►

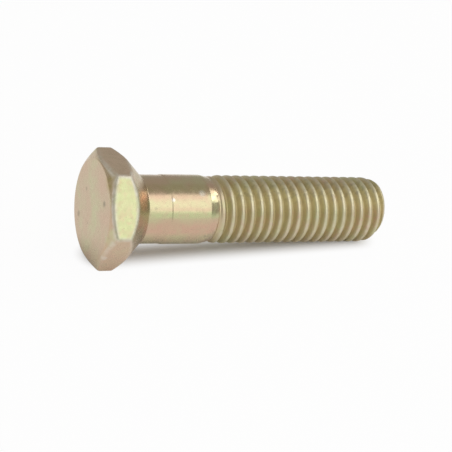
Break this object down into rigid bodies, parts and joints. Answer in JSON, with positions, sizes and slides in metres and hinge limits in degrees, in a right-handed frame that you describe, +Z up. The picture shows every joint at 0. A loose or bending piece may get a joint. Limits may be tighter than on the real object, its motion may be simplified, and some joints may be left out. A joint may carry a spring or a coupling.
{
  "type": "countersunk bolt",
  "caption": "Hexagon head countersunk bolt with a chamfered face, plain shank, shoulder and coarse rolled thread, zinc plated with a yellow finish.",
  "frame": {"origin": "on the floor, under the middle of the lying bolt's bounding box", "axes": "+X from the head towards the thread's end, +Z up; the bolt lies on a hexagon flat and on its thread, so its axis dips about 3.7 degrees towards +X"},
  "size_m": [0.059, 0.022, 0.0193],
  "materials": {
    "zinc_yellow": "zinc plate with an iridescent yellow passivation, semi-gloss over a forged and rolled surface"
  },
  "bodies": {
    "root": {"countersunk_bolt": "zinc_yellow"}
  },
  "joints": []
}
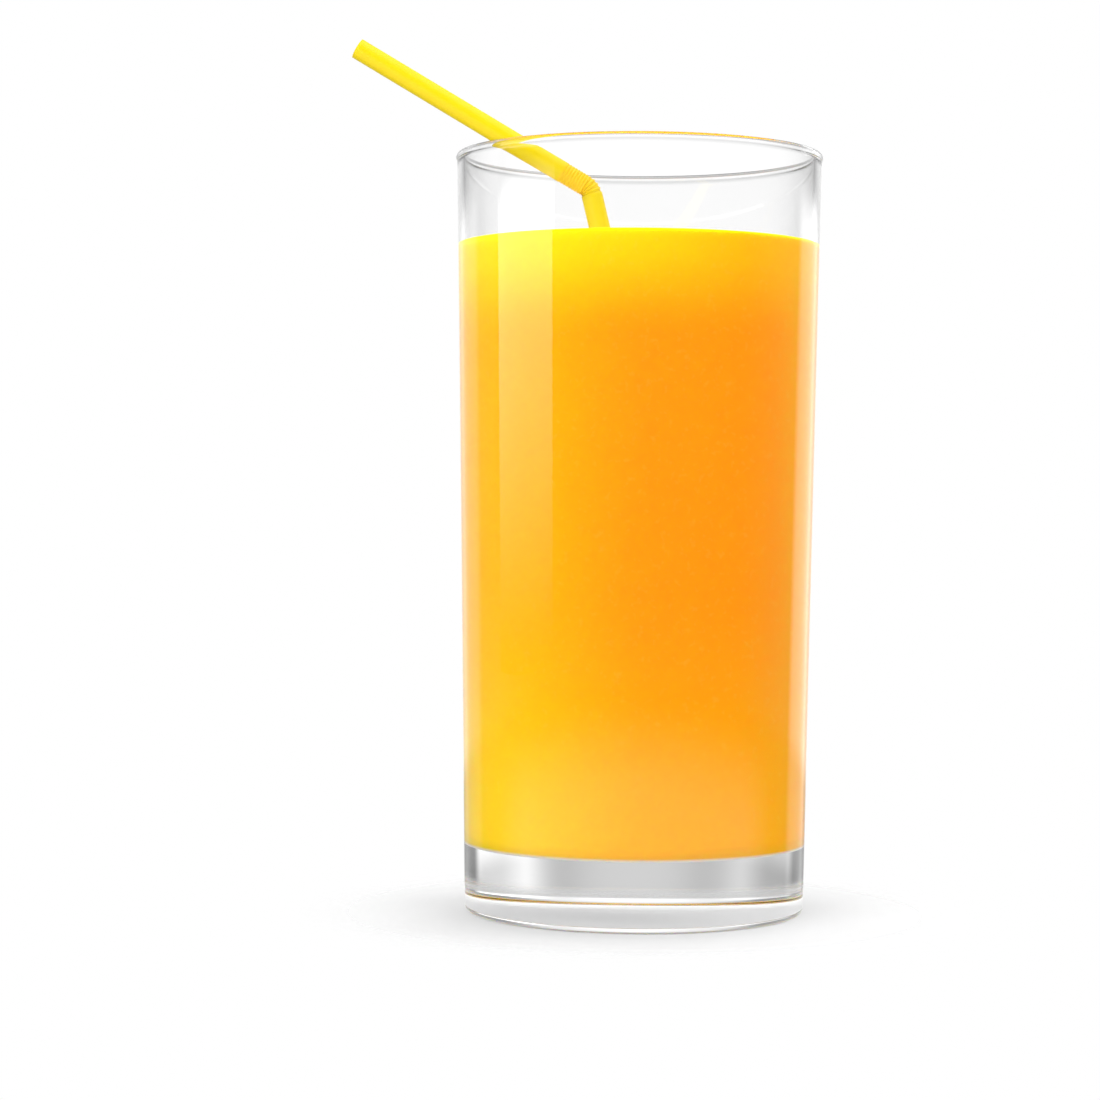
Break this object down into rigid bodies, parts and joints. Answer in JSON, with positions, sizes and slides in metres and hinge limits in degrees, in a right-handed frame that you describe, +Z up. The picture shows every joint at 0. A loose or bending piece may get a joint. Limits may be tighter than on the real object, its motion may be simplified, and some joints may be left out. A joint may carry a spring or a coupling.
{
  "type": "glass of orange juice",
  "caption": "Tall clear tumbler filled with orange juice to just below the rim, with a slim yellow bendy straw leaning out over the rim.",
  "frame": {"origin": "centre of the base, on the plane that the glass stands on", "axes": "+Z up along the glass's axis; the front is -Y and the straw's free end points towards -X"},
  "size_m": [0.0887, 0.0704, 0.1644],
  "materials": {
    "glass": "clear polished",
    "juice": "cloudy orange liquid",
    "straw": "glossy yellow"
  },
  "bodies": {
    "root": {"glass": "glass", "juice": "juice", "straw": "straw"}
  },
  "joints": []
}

◄
►

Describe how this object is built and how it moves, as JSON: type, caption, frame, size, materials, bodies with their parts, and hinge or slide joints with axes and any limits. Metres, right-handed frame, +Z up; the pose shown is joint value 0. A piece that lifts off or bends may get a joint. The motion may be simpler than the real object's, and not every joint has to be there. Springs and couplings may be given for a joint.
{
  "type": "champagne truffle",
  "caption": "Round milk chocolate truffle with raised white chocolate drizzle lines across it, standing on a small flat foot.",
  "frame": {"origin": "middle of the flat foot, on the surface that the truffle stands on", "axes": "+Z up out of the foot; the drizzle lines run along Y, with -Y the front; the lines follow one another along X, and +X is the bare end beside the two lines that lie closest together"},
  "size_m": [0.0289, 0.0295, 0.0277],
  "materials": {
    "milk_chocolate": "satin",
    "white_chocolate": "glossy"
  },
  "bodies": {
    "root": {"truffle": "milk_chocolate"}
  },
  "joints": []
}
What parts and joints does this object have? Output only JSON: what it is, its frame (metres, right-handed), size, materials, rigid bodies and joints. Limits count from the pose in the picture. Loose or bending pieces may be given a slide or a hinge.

◄

> PROBLEM
Start at the line with "Describe how this" and stop after the line with "What parts and". Repeat exactly the lines in that range.

> SOLUTION FOR THIS EXERCISE
Describe how this object is built and how it moves, as JSON: type, caption, frame, size, materials, bodies with their parts, and hinge or slide joints with axes and any limits. Metres, right-handed frame, +Z up; the pose shown is joint value 0. A piece that lifts off or bends may get a joint. The motion may be simpler than the real object's, and not every joint has to be there. Springs and couplings may be given for a joint.
{
  "type": "champagne truffle",
  "caption": "Round milk chocolate truffle with raised white chocolate drizzle lines across it, standing on a small flat foot.",
  "frame": {"origin": "middle of the flat foot, on the surface that the truffle stands on", "axes": "+Z up out of the foot; the drizzle lines run along Y, with -Y the front; the lines follow one another along X, and +X is the bare end beside the two lines that lie closest together"},
  "size_m": [0.0289, 0.0295, 0.0277],
  "materials": {
    "milk_chocolate": "satin",
    "white_chocolate": "glossy"
  },
  "bodies": {
    "root": {"truffle": "milk_chocolate"}
  },
  "joints": []
}
What parts and joints does this object have? Output only JSON: what it is, its frame (metres, right-handed), size, materials, rigid bodies and joints. Limits count from the pose in the picture. Loose or bending pieces may be given a slide or a hinge.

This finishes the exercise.